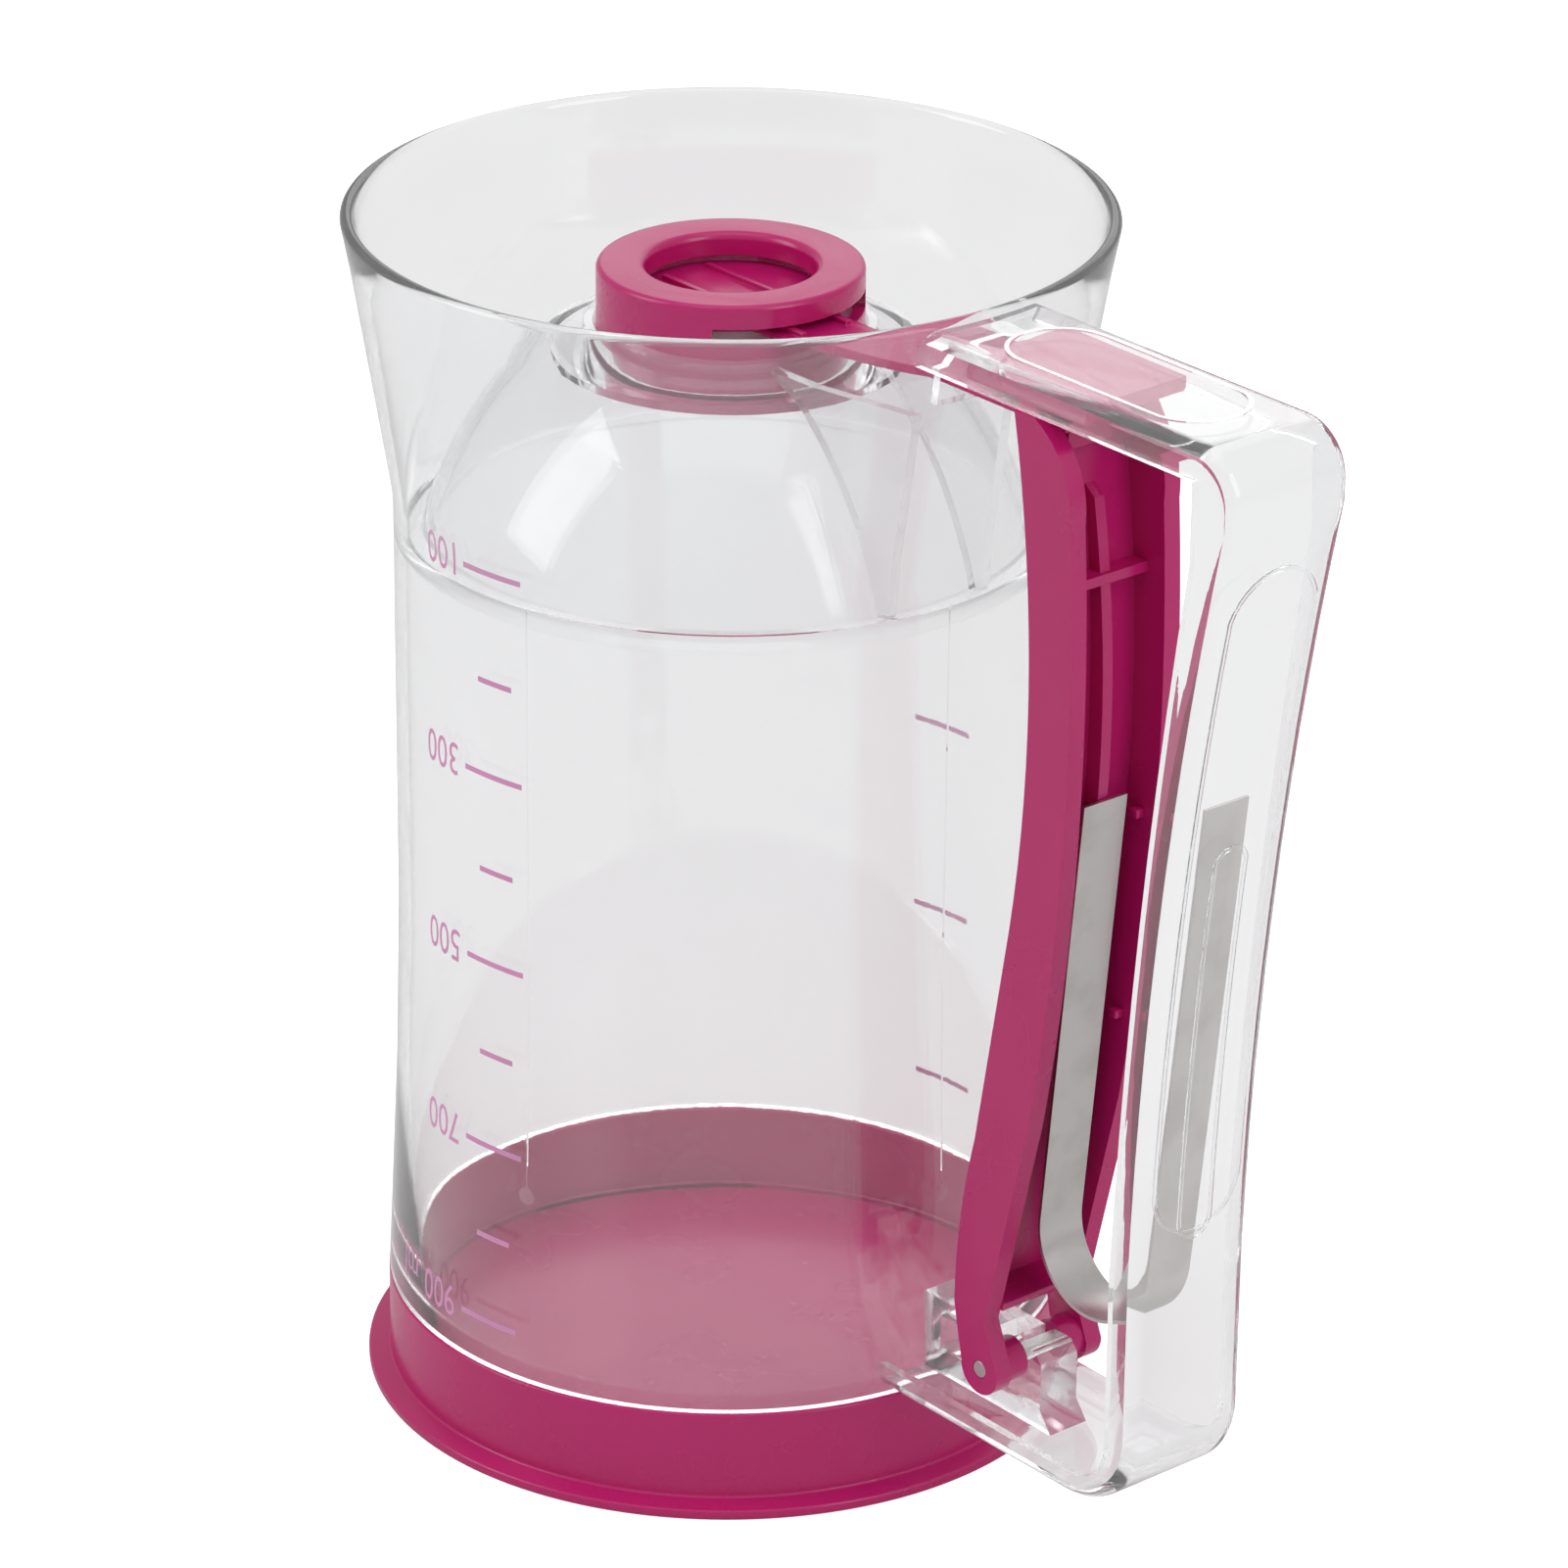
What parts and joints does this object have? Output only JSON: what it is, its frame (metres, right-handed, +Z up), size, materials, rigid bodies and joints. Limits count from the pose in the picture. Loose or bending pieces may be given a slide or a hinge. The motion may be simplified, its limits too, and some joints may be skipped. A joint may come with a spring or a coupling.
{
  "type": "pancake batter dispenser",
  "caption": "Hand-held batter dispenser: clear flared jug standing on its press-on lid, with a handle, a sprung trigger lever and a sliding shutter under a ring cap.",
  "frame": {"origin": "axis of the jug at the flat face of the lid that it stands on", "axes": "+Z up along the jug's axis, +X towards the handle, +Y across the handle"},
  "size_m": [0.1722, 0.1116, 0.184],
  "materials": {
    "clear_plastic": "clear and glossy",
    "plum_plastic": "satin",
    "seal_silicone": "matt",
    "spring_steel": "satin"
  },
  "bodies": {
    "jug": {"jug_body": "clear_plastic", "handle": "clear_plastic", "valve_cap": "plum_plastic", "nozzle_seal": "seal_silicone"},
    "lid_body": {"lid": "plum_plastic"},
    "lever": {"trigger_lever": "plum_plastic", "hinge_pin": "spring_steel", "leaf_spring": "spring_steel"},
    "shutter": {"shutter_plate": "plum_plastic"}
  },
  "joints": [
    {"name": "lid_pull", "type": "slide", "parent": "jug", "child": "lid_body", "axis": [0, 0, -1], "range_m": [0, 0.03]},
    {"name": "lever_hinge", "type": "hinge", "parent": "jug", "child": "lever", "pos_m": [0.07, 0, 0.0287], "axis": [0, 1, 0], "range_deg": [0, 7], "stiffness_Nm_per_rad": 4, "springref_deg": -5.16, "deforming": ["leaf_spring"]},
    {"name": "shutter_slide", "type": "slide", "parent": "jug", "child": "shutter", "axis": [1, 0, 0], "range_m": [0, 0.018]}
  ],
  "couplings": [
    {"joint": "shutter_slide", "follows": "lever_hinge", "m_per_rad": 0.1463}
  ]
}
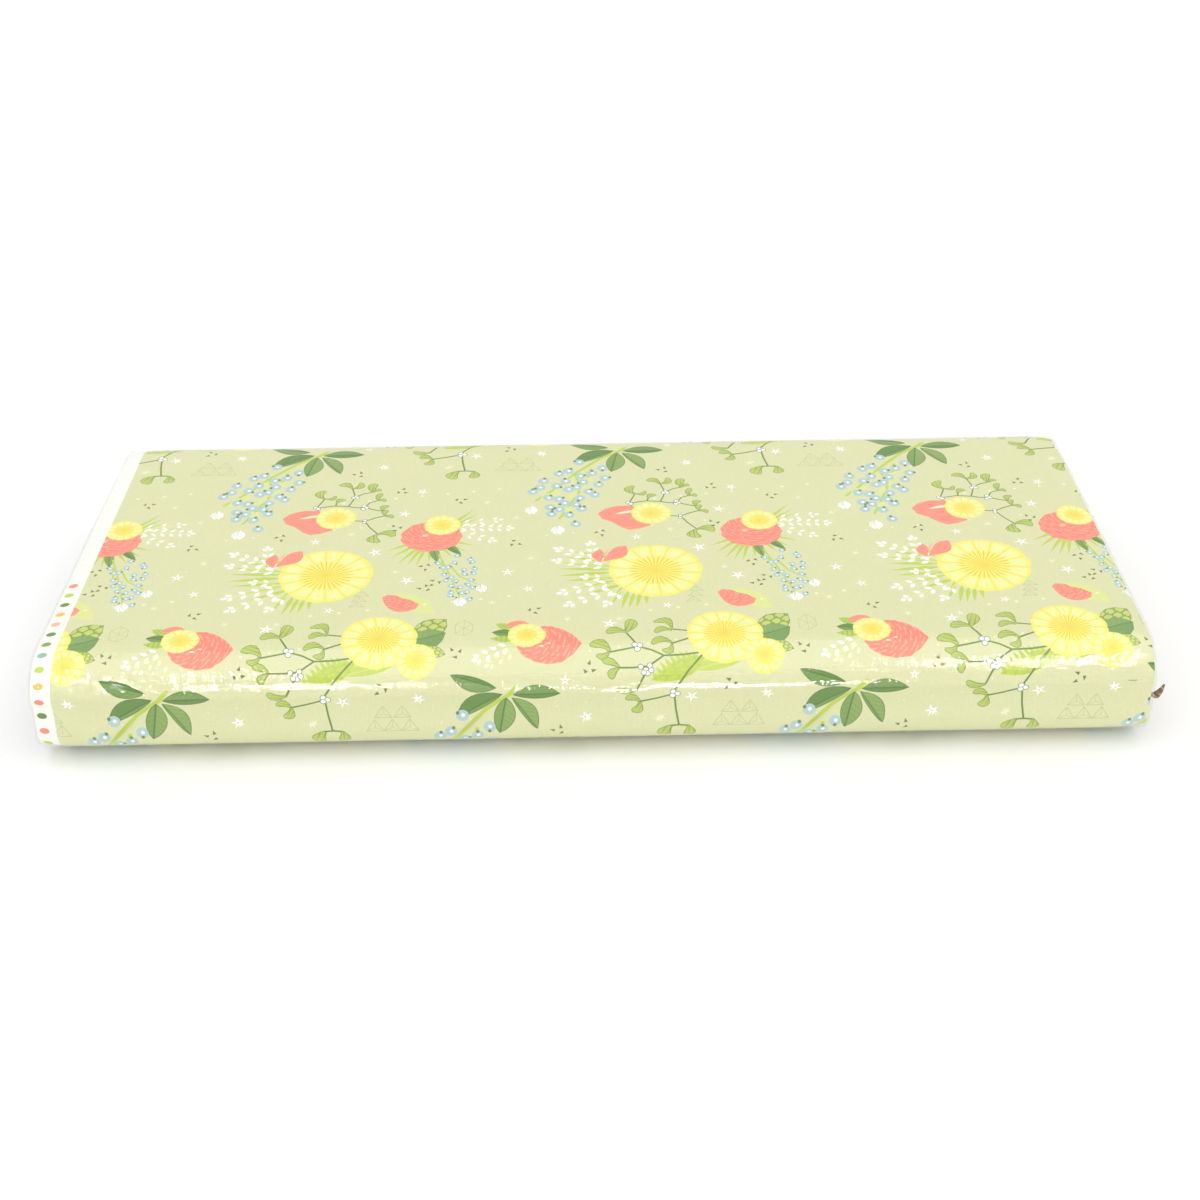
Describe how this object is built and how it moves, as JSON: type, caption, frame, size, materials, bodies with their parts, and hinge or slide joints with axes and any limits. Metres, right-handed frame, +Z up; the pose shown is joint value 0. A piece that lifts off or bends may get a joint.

........

**Problem to solve**. Copy out every entry again, exactly as it was given.

**Complete answer**.
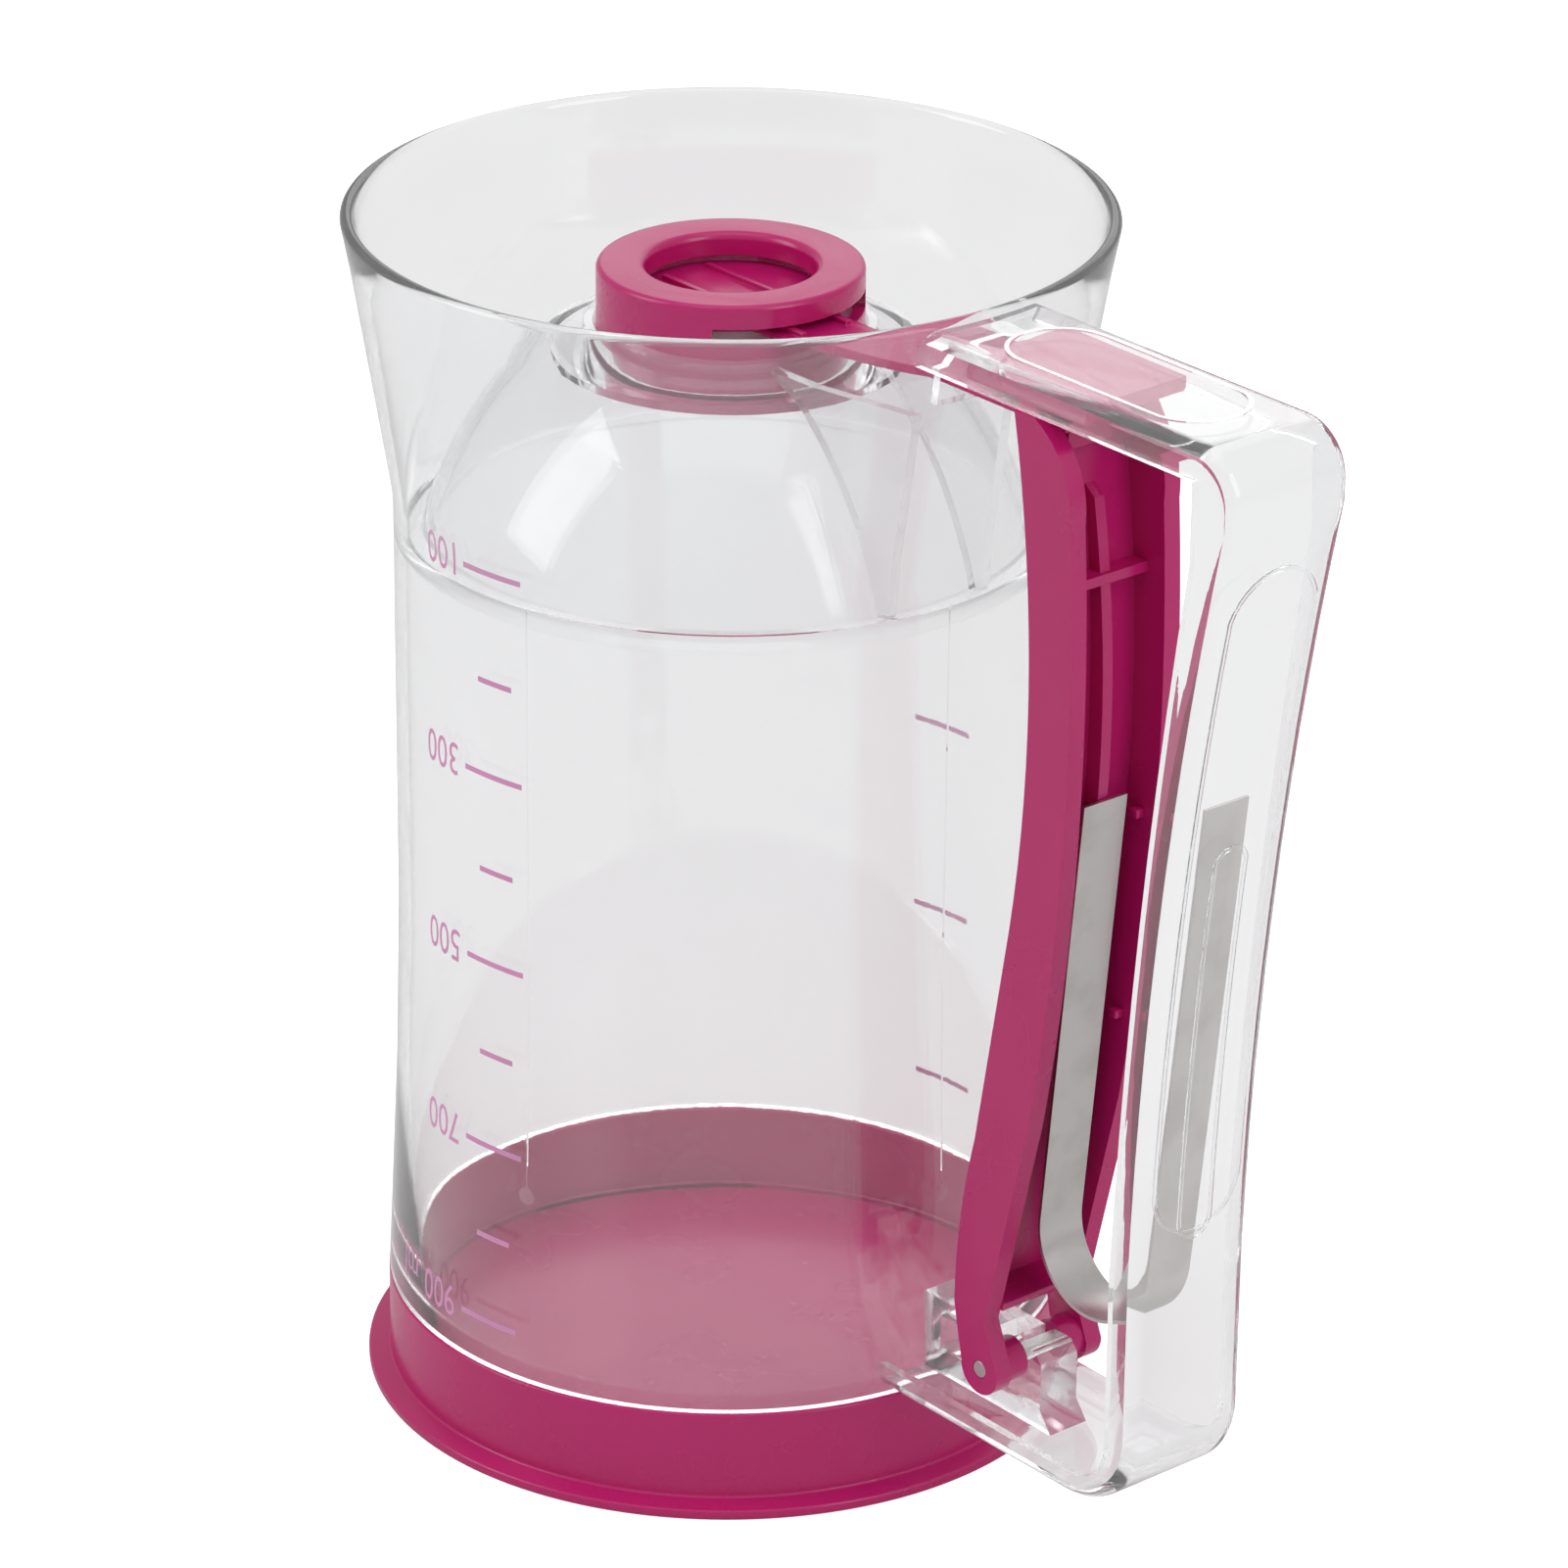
What parts and joints does this object have? Output only JSON: what it is, its frame (metres, right-handed, +Z up), size, materials, rigid bodies and joints. Limits count from the pose in the picture. Loose or bending pieces may be given a slide or a hinge. The motion may be simplified, its limits too, and some joints may be skipped. A joint may come with a spring or a coupling.
{
  "type": "pancake batter dispenser",
  "caption": "Hand-held batter dispenser: clear flared jug standing on its press-on lid, with a handle, a sprung trigger lever and a sliding shutter under a ring cap.",
  "frame": {"origin": "axis of the jug at the flat face of the lid that it stands on", "axes": "+Z up along the jug's axis, +X towards the handle, +Y across the handle"},
  "size_m": [0.1722, 0.1116, 0.184],
  "materials": {
    "clear_plastic": "clear and glossy",
    "plum_plastic": "satin",
    "seal_silicone": "matt",
    "spring_steel": "satin"
  },
  "bodies": {
    "jug": {"jug_body": "clear_plastic", "handle": "clear_plastic", "valve_cap": "plum_plastic", "nozzle_seal": "seal_silicone"},
    "lid_body": {"lid": "plum_plastic"},
    "lever": {"trigger_lever": "plum_plastic", "hinge_pin": "spring_steel", "leaf_spring": "spring_steel"},
    "shutter": {"shutter_plate": "plum_plastic"}
  },
  "joints": [
    {"name": "lid_pull", "type": "slide", "parent": "jug", "child": "lid_body", "axis": [0, 0, -1], "range_m": [0, 0.03]},
    {"name": "lever_hinge", "type": "hinge", "parent": "jug", "child": "lever", "pos_m": [0.07, 0, 0.0287], "axis": [0, 1, 0], "range_deg": [0, 7], "stiffness_Nm_per_rad": 4, "springref_deg": -5.16, "deforming": ["leaf_spring"]},
    {"name": "shutter_slide", "type": "slide", "parent": "jug", "child": "shutter", "axis": [1, 0, 0], "range_m": [0, 0.018]}
  ],
  "couplings": [
    {"joint": "shutter_slide", "follows": "lever_hinge", "m_per_rad": 0.1463}
  ]
}
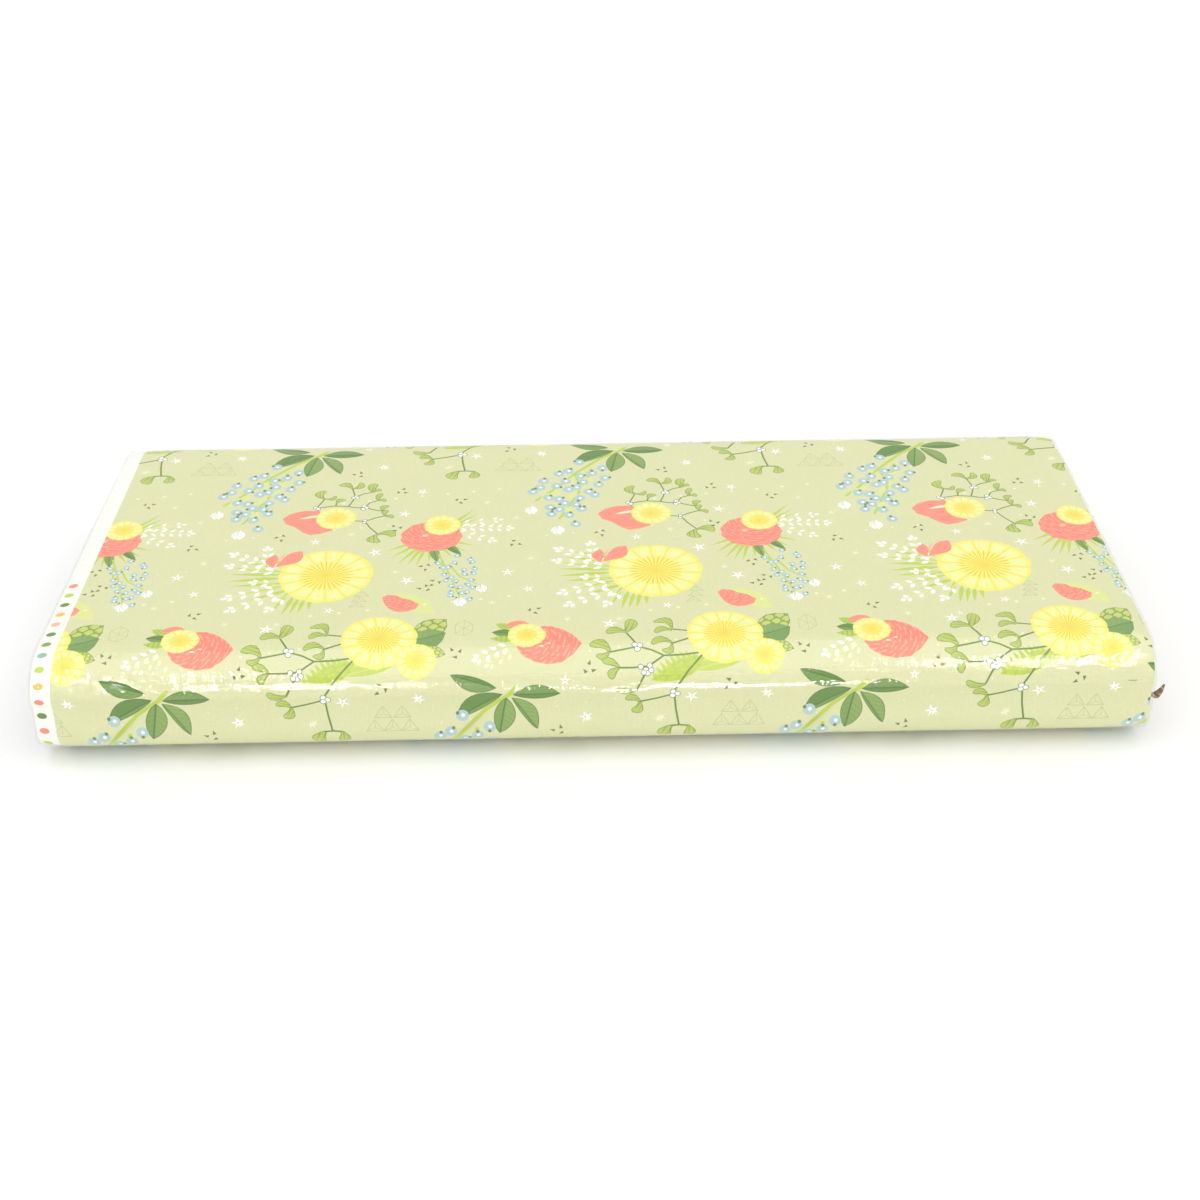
Describe how this object is built and how it moves, as JSON: type, caption, frame, size, materials, bodies with their parts, and hinge or slide joints with axes and any limits. Metres, right-handed frame, +Z up; the pose shown is joint value 0. A piece that lifts off or bends may get a joint.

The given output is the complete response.